弓張ノ月 居眠り磐音江戸双紙 佐伯泰英

●弓張ノ月 居眠り磐音江戸双紙 佐伯泰英

 磐音シリーズ第46作。季節は引き続き春。1784年3月24日早朝の様子、同朝と弥助藪之助、意知襲撃、佐野善右衛門取り調べと意知死去、磐音の翻意。

 田沼意知が殺害される日がやってくる。その日の早朝や朝の磐音とその仲間たちの様子が淡々と描かれる。異変を感じている者にはいつもとは違う、そうでない者にはいつも通りの朝。

 そして第3章で意知が襲撃される。事件が起こった時の周りの人々の様子がリアル。江戸時代になり約200年弱が経過しているこの時、目の前で刃傷沙汰が起きてもすぐに動けず、慌てふためく姿が描かれている。

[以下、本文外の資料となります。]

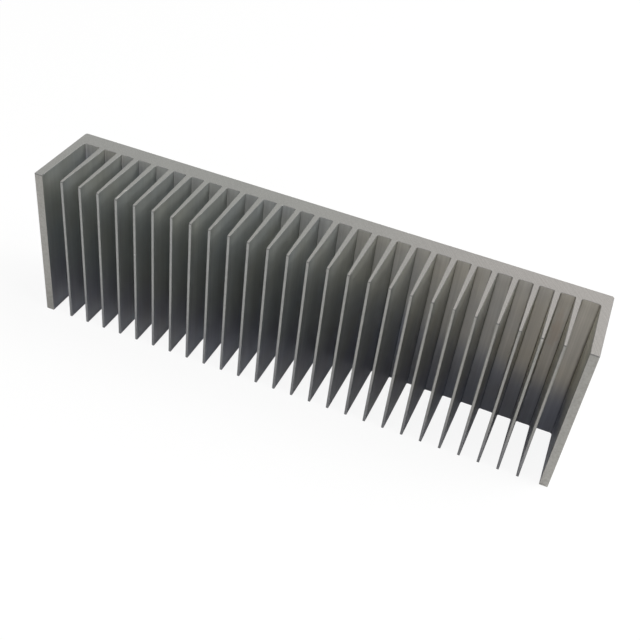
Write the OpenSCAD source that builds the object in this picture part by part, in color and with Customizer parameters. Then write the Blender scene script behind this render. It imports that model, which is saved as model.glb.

作品内でも書かれているが、現場にいても何もできなかった人々が後にそれを理由に罰せられたらしい。罰する側の論理もわかるが、何もできなかった側の気持ちもよくわかる。

 大事件の裏で弥助が本作一番の活躍を見せる。佐野善右衛門が使った刀を密かに奪い磐音の元へ持って帰る。松平定信の刀での刃傷沙汰だというのを隠すため。この活躍の裏には、弥助が親子同然に思っていた同業の藪之助と戦わざるを得ない場面もある。

 だが本作の見せ場は最終章。磐音が田沼父子への仇討ちを翻意する。そこに至るには亡き養父玲圓との会話や前作での金兵衛からの言葉もあった。そして磐音は辰平と利次郎に仕官への道を取ることを勧める。

 最大の敵であった田沼父子の一方が倒れ、シリーズはどのような最後に向かっていくのか。ここに来て奈緒の登場場面も増えてきている。あと5巻、どうなるのか。